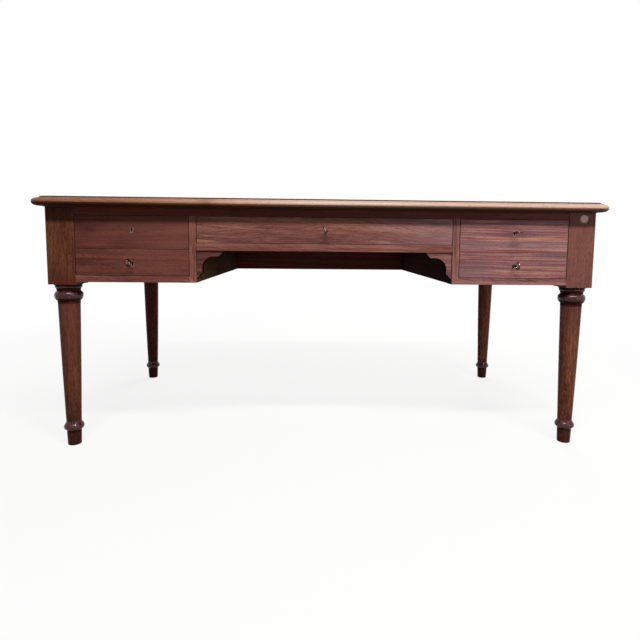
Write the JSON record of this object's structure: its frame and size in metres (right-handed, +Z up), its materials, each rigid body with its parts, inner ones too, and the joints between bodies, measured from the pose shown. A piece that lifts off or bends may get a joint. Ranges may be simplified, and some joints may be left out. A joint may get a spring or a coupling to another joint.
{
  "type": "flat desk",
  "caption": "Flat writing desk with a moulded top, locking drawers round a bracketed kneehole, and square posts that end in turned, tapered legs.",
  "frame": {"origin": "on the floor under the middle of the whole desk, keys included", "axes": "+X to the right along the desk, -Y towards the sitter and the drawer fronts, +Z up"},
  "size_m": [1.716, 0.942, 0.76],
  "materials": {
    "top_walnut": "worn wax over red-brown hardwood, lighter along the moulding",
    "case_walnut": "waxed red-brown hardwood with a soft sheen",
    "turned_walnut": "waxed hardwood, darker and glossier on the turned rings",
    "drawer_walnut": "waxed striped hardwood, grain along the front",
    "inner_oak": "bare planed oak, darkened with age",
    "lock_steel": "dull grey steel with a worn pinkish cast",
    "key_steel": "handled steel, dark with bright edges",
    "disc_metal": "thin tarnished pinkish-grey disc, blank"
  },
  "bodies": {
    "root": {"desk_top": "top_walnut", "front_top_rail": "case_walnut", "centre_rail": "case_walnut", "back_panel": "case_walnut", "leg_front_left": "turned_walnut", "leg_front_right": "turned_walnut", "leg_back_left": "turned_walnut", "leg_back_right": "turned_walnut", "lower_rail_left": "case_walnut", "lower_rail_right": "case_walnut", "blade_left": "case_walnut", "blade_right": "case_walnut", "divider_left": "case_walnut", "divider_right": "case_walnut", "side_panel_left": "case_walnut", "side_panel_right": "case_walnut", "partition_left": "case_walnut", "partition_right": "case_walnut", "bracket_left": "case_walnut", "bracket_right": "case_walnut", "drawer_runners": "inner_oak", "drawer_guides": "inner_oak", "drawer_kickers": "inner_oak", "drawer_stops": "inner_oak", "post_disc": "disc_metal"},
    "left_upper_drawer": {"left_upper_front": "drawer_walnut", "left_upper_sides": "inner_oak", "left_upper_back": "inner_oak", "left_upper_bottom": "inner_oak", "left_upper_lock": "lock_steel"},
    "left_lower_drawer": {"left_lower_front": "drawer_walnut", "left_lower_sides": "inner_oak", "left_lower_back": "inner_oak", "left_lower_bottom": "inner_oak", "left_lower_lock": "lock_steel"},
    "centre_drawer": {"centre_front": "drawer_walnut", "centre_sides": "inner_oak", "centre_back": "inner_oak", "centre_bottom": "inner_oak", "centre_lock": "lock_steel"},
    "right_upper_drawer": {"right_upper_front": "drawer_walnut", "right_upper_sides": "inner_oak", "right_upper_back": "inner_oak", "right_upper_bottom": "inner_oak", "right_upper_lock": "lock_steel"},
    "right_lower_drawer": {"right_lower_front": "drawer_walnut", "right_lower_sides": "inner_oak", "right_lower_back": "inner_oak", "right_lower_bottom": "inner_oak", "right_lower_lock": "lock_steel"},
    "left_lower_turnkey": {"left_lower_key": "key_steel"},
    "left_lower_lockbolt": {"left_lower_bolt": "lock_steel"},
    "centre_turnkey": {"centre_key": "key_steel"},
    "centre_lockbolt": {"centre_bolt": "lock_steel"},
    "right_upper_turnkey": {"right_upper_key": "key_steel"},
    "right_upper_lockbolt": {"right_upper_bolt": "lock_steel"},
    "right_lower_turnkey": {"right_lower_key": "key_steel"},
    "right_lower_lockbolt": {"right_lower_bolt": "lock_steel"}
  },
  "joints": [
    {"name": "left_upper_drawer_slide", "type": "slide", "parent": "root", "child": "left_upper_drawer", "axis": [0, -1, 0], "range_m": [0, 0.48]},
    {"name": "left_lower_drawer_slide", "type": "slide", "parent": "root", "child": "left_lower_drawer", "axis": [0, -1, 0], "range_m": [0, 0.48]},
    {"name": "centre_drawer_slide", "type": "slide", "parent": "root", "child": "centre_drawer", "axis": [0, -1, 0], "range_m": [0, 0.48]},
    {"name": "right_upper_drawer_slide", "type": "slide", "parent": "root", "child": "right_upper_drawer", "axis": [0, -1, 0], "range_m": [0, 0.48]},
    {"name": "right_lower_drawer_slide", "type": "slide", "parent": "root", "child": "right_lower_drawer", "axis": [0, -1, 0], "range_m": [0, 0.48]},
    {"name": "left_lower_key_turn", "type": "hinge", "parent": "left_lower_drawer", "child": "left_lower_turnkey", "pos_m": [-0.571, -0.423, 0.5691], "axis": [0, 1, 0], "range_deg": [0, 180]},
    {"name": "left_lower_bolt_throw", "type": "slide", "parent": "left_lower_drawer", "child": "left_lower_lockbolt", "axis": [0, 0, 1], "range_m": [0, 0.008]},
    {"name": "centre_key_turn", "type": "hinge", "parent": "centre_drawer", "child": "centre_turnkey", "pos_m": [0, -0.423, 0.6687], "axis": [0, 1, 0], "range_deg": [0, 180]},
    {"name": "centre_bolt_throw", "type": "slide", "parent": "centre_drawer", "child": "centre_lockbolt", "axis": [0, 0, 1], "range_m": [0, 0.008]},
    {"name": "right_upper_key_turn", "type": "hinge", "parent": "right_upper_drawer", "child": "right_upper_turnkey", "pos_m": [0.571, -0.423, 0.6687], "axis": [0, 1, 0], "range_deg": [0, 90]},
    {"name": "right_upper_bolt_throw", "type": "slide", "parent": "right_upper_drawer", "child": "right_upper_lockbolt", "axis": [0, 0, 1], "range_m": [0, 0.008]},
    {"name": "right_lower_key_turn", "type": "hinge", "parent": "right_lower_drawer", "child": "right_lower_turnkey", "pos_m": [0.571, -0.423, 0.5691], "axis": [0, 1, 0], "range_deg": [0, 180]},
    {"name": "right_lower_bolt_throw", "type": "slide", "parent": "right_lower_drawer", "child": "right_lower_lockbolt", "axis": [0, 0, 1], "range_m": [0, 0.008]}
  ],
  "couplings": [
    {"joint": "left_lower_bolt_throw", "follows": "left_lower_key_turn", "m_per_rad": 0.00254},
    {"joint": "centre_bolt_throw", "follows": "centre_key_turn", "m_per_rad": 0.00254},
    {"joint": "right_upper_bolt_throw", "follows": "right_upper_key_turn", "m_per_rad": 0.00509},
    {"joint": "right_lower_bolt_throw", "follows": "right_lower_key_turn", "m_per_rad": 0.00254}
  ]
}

=====

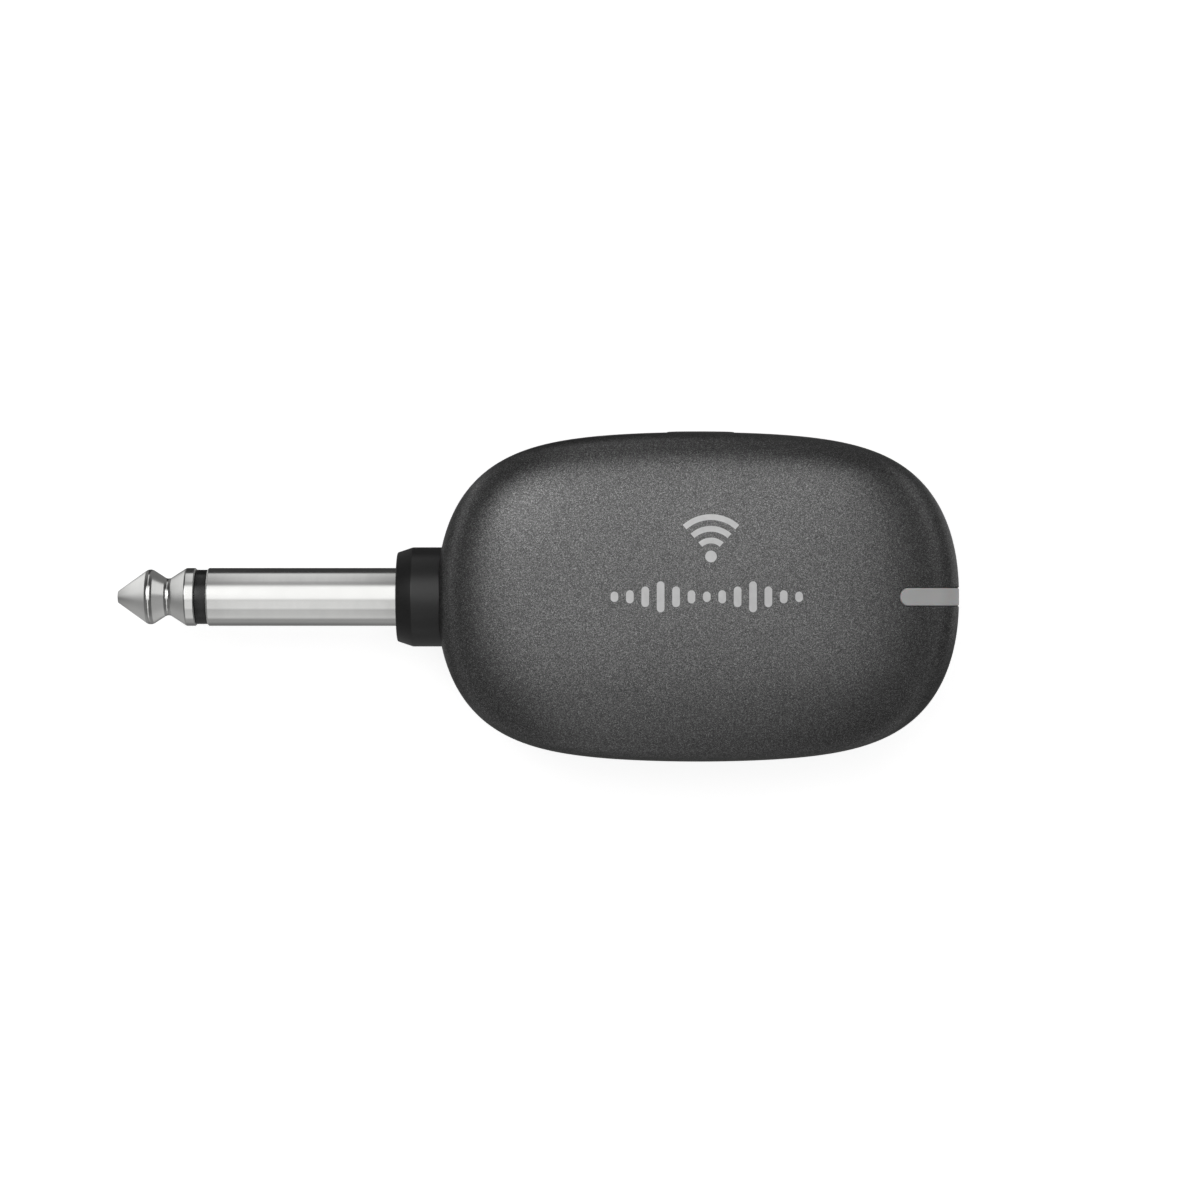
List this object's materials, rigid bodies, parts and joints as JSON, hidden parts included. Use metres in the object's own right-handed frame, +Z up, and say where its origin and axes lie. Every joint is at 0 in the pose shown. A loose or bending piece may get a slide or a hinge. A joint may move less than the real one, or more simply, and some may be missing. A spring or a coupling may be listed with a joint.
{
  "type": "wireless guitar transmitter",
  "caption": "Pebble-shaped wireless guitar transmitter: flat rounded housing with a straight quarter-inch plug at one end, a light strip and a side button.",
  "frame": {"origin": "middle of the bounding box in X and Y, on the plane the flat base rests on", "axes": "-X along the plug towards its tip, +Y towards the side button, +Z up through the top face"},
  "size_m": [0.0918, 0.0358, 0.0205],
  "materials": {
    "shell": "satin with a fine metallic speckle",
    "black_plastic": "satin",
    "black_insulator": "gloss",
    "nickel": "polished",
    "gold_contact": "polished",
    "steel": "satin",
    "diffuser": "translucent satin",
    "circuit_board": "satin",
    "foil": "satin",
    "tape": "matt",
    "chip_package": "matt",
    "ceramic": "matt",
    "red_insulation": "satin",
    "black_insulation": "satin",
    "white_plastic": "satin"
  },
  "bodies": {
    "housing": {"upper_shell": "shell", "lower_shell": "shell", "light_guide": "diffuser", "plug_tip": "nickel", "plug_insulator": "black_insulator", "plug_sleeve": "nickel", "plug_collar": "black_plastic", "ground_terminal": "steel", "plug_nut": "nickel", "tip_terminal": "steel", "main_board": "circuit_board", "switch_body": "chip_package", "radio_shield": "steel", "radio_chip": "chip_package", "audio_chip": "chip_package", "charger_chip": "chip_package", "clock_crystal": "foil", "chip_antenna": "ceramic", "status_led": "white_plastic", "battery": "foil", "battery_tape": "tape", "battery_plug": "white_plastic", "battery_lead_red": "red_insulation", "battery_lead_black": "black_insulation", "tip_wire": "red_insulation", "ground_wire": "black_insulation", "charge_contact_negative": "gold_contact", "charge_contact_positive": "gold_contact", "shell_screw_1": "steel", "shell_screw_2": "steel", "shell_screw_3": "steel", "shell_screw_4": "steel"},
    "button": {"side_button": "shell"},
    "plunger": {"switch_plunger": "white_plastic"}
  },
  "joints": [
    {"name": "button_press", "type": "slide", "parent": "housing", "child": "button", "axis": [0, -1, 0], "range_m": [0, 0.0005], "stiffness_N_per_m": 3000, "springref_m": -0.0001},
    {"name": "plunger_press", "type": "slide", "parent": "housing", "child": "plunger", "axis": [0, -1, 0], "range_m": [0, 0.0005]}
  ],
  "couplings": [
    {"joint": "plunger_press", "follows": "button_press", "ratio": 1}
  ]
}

=====

Find the lines above that contain the word "materials" and collect them.

TASK RESPONSE ::
Write the JSON record of this object's structure: its frame and size in metres (right-handed, +Z up), its materials, each rigid body with its parts, inner ones too, and the joints between bodies, measured from the pose shown. A piece that lifts off or bends may get a joint. Ranges may be simplified, and some joints may be left out. A joint may get a spring or a coupling to another joint.
  "materials": {
List this object's materials, rigid bodies, parts and joints as JSON, hidden parts included. Use metres in the object's own right-handed frame, +Z up, and say where its origin and axes lie. Every joint is at 0 in the pose shown. A loose or bending piece may get a slide or a hinge. A joint may move less than the real one, or more simply, and some may be missing. A spring or a coupling may be listed with a joint.
  "materials": {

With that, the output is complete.